Oh, and that mayor? It’s Ashildr, the Doctor’s immortal friend from the Viking village. She keeps the law on the street with an iron fist, and a quantum shade in the form of a raven, who takes the life of those who break the law. A bit…harsh.
So the episode becomes a murder mystery, as they race to prove that Rigsy didn’t commit the murder before his time runs out. The answer seems to lie in the victim, who is a Janus. Predictably, they have two faces, and the female Janus’ second face sees into the past. The dead woman had a son — who actually turns out to be a daughter disguised as a son, and who sees that all of this, everything, is about the Doctor. And Ashildr has disappeared.
So they go to Ashildr’s house, and find that actually the dead woman isn’t dead after all. Because….it’s a trap! (Cue Admiral Ackbar -Ed) The poor woman is in stasis, and can only be released, to form the evidence that they need of Rigsy’s innocence, by the Doctor’s TARDIS key. Of course, he does it, it nabs the key and puts a teleporter bracelet on his arm and lo and behold Ashildr reappears.
Because it was a trap, right?
Someone threatened the street unless she helped trap the Doctor, but he gets time to say his goodbyes, because she’s nice. But of course it’s not that simple…
When the trio entered the street, Ashildr gave them her personal guarantee of protection. Later on, they witness the quantum shade punish a thief, and Clara unearths that the marked person can pass the death sentence onto someone else. So since she’s safe, under protection, she persuades Rigsy to transfer it to her. But Clara only had half of the story: once it’s transferred, it’s out of Ashildr’s control, and she can’t lift it.
Now, Clara has eluded death loads of times before (Though she’d died a fair few as well -Ed), so it’s a little odd to see her and the Doctor accepting her fate so meekly. There are also echoes of Danny Pink’s death last season — deliberately referenced by Clara, who wants to face her end with dignity — as a plot framing device for the series climax. So die she does, making the Doctor promise not to swear revenge, after he threatens to bring Ashildr’s world down around her, walking bravely to face the Raven.
And the Doctor is whisked off to face whoever wants him so badly.
So this was a surprise in a number of ways. Firstly the connection to the finale(s). Secondly the reappearance of Ashildr. Thirdly, Clara’s death.
Clara’s exit was coming, we’ve known that for some time. And presumably she’ll still reappear in the final episode in some form. But as deaths go, this was…pretty moving. Clara has been trying to be the Doctor all season, and here it finally gets her. That recklessness. This is what we have been building to, that running theme of what the Doctor turns people into.

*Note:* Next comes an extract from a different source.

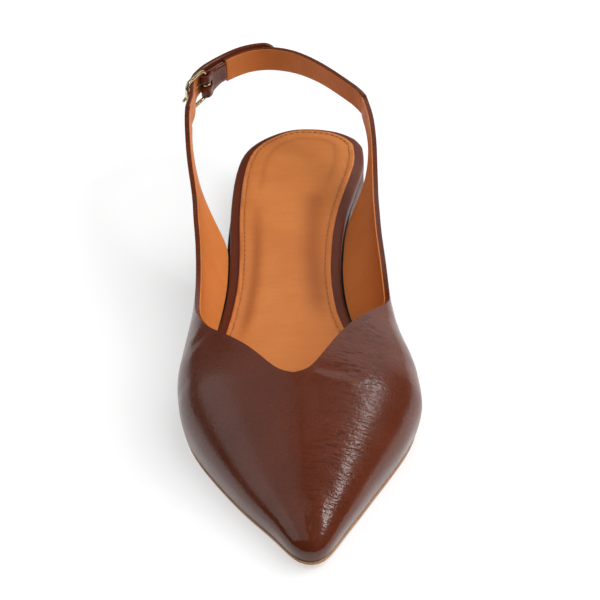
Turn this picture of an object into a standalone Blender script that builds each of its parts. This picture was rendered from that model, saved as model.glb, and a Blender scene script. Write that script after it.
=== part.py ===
# A right slingback shoe with a pointed vamp, a low block heel and a buckled heel strap.
# Points are worked out as x (medial +), s (from the back of the heel to the toe) and z (up).
# In the scene the toe points to -Y, so y is minus s.

import math

import bmesh
import bpy
import numpy as np

# Sole sizes in metres
outsole_length = 0.262
ball_width = 0.084
heel_height = 0.0135
heel_length = 0.071
top_piece_height = 0.0056
outsole_thickness = 0.0016
toe_spring = 0.0015
board_at_heel = 0.0034
board_at_ball = 0.0015
sock_thickness = 0.0010
edge_round = 0.0004
rim_round = 0.0011
board_back_inset = 0.0007
seat_gap = 0.0003
block_inset = 0.0024
inner_toe_gap = 0.0092

# Upper sizes
wall = 0.0022
feather_out = 0.0004
vamp_height = 0.0340
wing_back = 0.0341
vamp_length = 0.0616
ridge_setback = 0.0060
feather_turn = -40.0
ridge_turn = 90.0
rows_up = 12

# Strap sizes
strap_width = 0.0102
strap_thickness = 0.0024
strap_height = 0.0533
billet_thickness = 0.0020
tail_length = 0.061
tail_tip = 0.0050
tail_blunt = 0.2
tail_lift = 0.0009
tail_gap = 0.0004
billet_bend = 0.006
billet_under_bar = 0.0009
tab_thickness = 0.0011
tab_width = 0.0082
tab_split = 0.0002
tab_length = 0.0120
edge_soft = 0.00035

# Buckle sizes
wire = 0.0016
prong_wire = 0.0010
buckle_length = 0.0125
buckle_from_wing = 0.0125
buckle_side_gap = 0.0006
buckle_corner = 0.0028
bar_gap = 0.0003
prong_overhang = 0.0016
prong_wrap = 250.0
slot_height = 0.0022

# Angles in degrees at which an edge is drawn sharp, and is softened on a strap
sharp_angle = 35.0
soft_angle = 50.0

# Stations as shares of the outsole length
wing_end = wing_back / outsole_length
vee_along = 1 - vamp_length / outsole_length
ridge_stop = 1 - ridge_setback / outsole_length
inner_toe_stop = 1 - inner_toe_gap / outsole_length


class Table:
    # A row for each section. The column "along" holds shares of a length.

    def __init__(self, names, rows):
        self.columns = dict(zip(names, zip(*rows)))

    def at(self, name, along):
        return eased(self.columns["along"], self.columns[name], along)

    def root_at(self, name, along):
        squares = [value * value for value in self.columns[name]]
        return math.sqrt(max(eased(self.columns["along"], squares, along), 0.0))


waist_along = 0.42

# Half-widths of the outsole as shares of the ball width
outline = Table(
    ("along", "medial", "lateral"),
    (
        (0.000, 0.000, 0.000),
        (0.015, 0.191, 0.140),
        (0.030, 0.252, 0.199),
        (0.050, 0.303, 0.256),
        (0.080, 0.337, 0.307),
        (0.120, 0.340, 0.339),
        (0.160, 0.322, 0.355),
        (0.220, 0.280, 0.367),
        (0.290, 0.234, 0.372),
        (0.360, 0.203, 0.369),
        (0.420, 0.192, 0.374),
        (0.480, 0.205, 0.399),
        (0.530, 0.246, 0.434),
        (0.580, 0.312, 0.474),
        (0.630, 0.388, 0.511),
        (0.680, 0.446, 0.534),
        (0.730, 0.456, 0.522),
        (0.780, 0.410, 0.470),
        (0.830, 0.332, 0.390),
        (0.880, 0.245, 0.298),
        (0.950, 0.126, 0.146),
        (1.000, 0.000, 0.000),
    ),
)

# Underside of the outsole as a share of the heel height, then the toe's lift as a share of its spring
profile = Table(
    ("along", "arch", "toe"),
    (
        (0.00, 1.00, 0.00),
        (0.27, 1.00, 0.00),
        (0.33, 0.92, 0.00),
        (0.40, 0.70, 0.00),
        (0.48, 0.38, 0.00),
        (0.55, 0.12, 0.00),
        (0.61, 0.00, 0.00),
        (0.82, 0.00, 0.00),
        (0.91, 0.00, 0.35),
        (1.00, 0.00, 1.00),
    ),
)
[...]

Clara blames herself, and yes she did get far too smart for her own good, but this is the Doctor reflected back at him. It’s a poignant moment, the latest in a series of poignant moments. We’ve also had Clara’s possible or threatened death a number of times and how the Doctor copes with it. Now we get to find out for real, and in the face of whatever has him will he be able to cope? Well of course he will, but nonetheless there is that heartbreaking moment when he asks Clara what the point of being a doctor is, if he he cannot save her.
- The Doctor is impressed with Rigsy’s baby daughter, the “new human”.
- I like the way that Rigsy only freaks out when the Doctor starts being nice to him.
- “My God, a whole London street just up and disappears, and you lot assume it’s a copyright infringement.“
- The fact that they start off looking for a “trap street” is a big clue, really.
- Is that the first ever Doctor Who post credits scene?
- So who do we reckon has the Doctor? Probably not the Daleks, after the opening two parter, but Missy perhaps? Or the Time Lords?